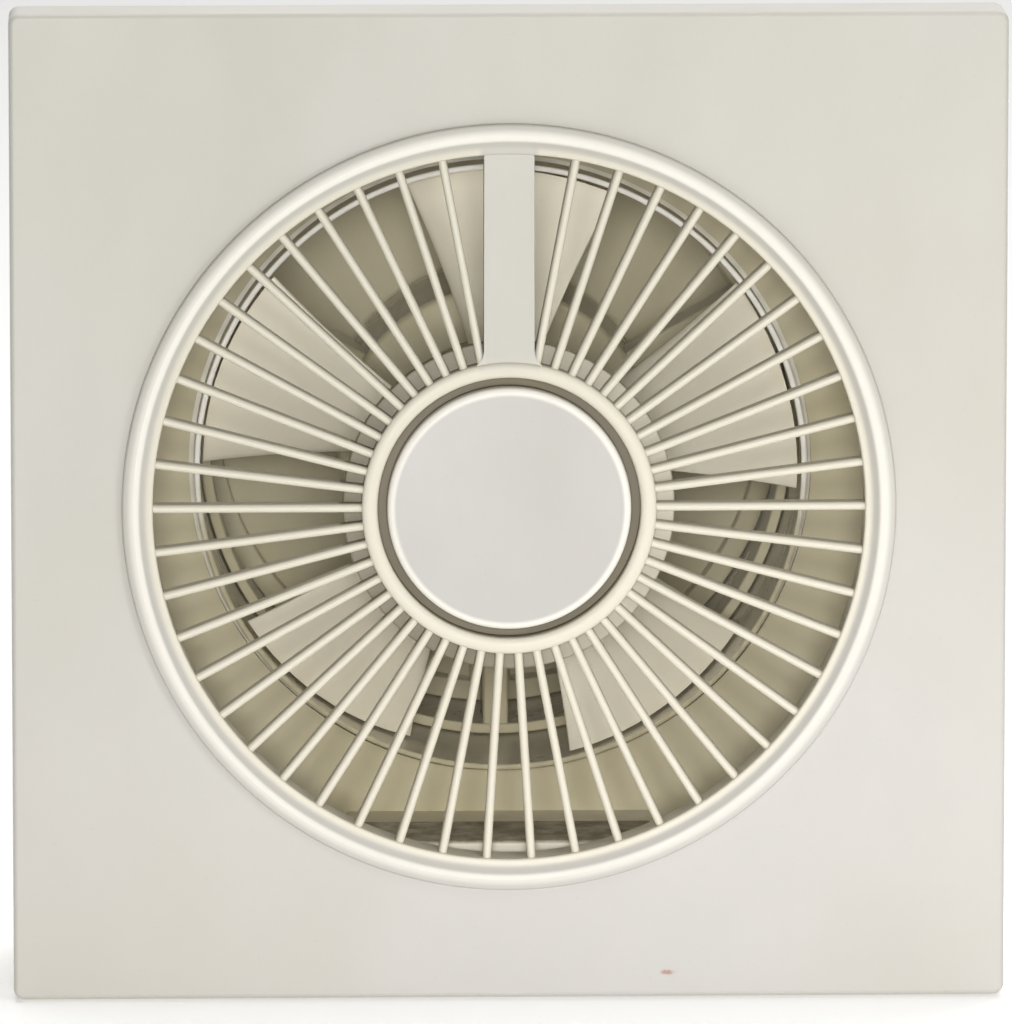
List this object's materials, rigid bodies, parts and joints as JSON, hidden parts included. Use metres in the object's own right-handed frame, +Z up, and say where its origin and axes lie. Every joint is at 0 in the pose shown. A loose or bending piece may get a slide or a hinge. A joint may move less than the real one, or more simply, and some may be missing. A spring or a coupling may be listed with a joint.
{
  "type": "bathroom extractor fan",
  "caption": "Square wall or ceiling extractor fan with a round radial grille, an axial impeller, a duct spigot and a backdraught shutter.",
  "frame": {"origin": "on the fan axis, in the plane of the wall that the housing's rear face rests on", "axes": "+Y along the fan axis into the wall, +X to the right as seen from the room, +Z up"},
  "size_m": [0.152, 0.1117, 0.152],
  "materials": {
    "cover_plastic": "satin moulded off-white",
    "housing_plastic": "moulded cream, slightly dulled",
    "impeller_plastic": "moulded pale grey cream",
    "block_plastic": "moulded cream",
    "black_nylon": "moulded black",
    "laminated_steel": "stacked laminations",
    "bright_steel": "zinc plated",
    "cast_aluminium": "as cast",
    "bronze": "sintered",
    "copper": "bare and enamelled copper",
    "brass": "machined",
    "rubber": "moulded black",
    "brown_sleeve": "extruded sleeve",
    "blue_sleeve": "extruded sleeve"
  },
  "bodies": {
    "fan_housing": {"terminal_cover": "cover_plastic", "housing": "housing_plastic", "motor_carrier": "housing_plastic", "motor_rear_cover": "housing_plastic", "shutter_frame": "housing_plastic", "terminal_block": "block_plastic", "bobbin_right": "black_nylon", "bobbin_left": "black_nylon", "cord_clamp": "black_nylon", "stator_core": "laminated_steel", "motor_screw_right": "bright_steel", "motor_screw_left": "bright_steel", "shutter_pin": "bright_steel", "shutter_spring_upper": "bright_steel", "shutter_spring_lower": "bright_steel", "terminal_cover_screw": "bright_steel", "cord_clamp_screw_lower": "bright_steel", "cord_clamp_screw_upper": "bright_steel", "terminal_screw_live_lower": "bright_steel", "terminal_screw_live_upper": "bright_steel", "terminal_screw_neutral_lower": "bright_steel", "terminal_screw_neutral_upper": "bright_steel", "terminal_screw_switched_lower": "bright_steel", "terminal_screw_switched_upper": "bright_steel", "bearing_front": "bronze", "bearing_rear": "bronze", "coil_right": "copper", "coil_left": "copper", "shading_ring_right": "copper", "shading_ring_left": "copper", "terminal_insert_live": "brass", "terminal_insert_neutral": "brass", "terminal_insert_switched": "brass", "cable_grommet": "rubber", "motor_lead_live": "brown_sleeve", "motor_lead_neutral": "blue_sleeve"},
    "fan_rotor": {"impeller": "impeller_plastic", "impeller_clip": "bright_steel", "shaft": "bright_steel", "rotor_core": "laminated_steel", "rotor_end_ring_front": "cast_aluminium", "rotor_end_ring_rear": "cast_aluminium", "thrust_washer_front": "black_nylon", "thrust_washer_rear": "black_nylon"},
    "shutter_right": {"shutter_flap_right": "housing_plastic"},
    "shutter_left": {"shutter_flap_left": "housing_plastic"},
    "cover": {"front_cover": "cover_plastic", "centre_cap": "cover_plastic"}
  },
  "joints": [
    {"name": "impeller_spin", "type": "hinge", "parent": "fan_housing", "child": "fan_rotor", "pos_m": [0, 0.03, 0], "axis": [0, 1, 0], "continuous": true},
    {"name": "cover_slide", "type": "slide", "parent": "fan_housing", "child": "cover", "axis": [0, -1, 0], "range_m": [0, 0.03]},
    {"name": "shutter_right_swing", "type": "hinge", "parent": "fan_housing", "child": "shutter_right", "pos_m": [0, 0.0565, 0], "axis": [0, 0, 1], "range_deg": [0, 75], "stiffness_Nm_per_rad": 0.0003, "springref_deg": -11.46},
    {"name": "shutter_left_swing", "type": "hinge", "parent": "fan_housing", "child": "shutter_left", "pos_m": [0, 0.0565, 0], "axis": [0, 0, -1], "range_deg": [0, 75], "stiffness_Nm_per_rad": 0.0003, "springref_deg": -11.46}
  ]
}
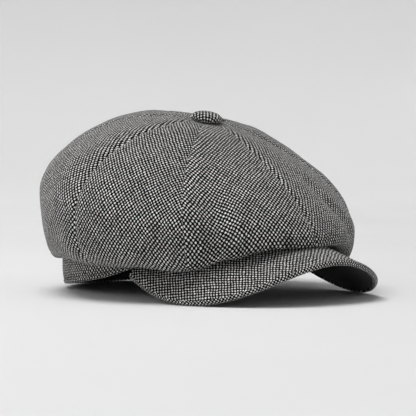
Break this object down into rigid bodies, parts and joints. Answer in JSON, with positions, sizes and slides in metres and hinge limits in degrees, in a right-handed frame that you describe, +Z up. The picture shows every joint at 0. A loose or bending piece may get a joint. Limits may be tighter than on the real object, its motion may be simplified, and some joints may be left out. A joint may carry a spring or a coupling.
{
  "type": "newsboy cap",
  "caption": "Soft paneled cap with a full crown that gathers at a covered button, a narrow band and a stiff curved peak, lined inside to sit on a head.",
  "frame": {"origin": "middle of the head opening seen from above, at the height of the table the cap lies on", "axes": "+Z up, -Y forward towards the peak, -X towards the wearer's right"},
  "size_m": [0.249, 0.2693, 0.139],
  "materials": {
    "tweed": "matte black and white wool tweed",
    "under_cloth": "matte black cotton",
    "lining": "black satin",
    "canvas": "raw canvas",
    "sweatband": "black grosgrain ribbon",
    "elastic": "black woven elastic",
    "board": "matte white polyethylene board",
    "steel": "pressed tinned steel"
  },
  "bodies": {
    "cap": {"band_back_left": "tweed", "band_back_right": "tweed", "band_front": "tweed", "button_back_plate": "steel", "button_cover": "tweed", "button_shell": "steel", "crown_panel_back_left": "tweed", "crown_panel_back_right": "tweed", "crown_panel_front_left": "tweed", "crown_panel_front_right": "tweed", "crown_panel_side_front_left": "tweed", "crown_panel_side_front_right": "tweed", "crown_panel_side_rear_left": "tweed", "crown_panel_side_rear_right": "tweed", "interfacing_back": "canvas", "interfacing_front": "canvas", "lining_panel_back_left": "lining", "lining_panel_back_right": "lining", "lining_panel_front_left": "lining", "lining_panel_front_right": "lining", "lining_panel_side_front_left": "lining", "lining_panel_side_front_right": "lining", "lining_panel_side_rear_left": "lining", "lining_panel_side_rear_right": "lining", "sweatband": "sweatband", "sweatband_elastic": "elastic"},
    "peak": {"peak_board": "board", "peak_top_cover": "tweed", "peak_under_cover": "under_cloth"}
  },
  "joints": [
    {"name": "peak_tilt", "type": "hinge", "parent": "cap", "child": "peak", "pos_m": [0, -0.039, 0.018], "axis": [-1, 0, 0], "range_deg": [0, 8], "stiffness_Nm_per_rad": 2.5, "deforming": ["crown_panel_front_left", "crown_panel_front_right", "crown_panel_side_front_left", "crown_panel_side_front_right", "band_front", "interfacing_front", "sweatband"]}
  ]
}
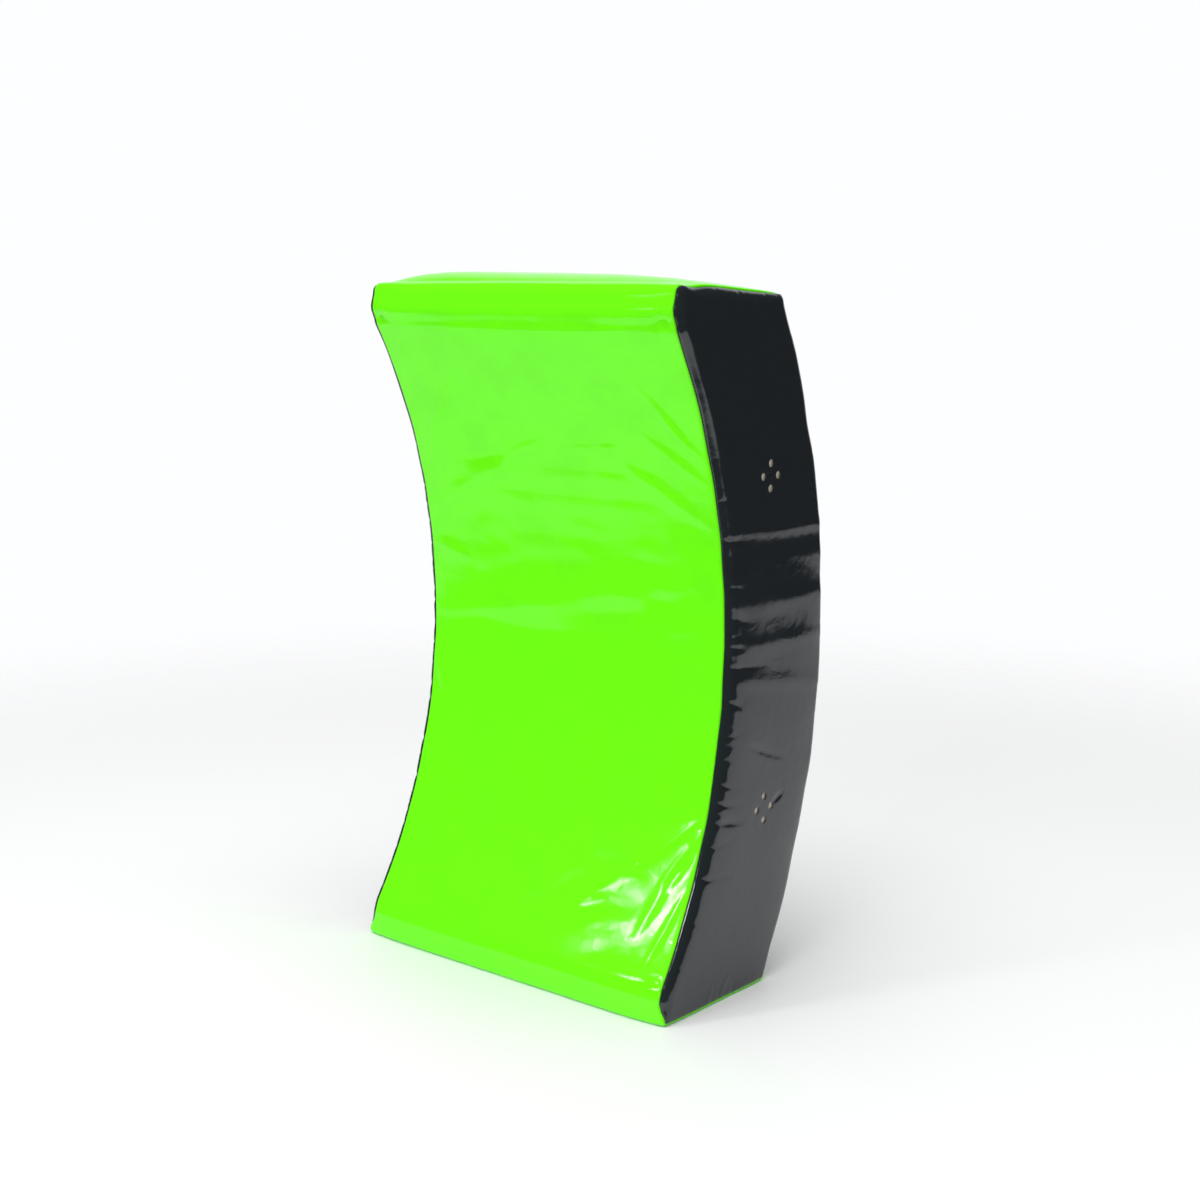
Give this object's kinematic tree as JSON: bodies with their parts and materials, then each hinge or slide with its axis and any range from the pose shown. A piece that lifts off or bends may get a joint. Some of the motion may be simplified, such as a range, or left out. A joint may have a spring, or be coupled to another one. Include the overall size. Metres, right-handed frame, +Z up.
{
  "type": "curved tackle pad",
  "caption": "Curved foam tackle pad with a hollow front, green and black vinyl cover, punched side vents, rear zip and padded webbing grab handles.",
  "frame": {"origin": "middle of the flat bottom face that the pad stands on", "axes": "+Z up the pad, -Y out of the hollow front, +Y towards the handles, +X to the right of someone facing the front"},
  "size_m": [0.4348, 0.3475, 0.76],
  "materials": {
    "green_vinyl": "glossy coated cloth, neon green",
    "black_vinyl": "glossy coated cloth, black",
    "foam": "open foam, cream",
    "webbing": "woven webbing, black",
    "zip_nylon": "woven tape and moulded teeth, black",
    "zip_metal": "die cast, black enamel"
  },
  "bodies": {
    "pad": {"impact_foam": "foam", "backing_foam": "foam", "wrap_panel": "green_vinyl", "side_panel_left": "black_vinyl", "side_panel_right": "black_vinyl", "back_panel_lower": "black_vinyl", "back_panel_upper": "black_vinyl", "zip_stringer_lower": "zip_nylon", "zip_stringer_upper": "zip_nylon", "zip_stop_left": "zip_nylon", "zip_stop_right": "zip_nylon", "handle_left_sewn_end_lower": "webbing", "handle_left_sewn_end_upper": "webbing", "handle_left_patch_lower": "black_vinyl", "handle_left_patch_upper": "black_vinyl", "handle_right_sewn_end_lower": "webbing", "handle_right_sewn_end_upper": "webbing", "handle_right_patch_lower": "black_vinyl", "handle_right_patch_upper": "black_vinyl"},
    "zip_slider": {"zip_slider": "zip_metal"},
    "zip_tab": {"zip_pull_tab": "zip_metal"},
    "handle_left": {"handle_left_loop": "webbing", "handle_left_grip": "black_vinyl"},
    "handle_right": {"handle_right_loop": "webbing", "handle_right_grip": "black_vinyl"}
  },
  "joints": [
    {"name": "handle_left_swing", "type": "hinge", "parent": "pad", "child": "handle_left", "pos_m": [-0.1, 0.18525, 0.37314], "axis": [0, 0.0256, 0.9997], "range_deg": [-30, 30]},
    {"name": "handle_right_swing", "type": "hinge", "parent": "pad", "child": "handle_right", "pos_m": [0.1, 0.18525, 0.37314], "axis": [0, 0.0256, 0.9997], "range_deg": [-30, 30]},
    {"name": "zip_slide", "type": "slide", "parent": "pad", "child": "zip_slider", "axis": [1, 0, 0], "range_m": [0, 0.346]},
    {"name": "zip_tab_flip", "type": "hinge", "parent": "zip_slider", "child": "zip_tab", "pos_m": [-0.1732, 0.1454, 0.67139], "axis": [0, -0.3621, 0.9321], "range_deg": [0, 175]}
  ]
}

- **TASK PROMPT**: Look through the records and gather every line containing "axes".

- **WRITTEN ANSWER**:
List this object's materials, rigid bodies, parts and joints as JSON, hidden parts included. Use metres in the object's own right-handed frame, +Z up, and say where its origin and axes lie. Every joint is at 0 in the pose shown. A loose or bending piece may get a slide or a hinge. A joint may move less than the real one, or more simply, and some may be missing. A spring or a coupling may be listed with a joint.
  "frame": {"origin": "on the fan axis, in the plane of the wall that the housing's rear face rests on", "axes": "+Y along the fan axis into the wall, +X to the right as seen from the room, +Z up"},
  "frame": {"origin": "middle of the head opening seen from above, at the height of the table the cap lies on", "axes": "+Z up, -Y forward towards the peak, -X towards the wearer's right"},
  "frame": {"origin": "middle of the flat bottom face that the pad stands on", "axes": "+Z up the pad, -Y out of the hollow front, +Y towards the handles, +X to the right of someone facing the front"},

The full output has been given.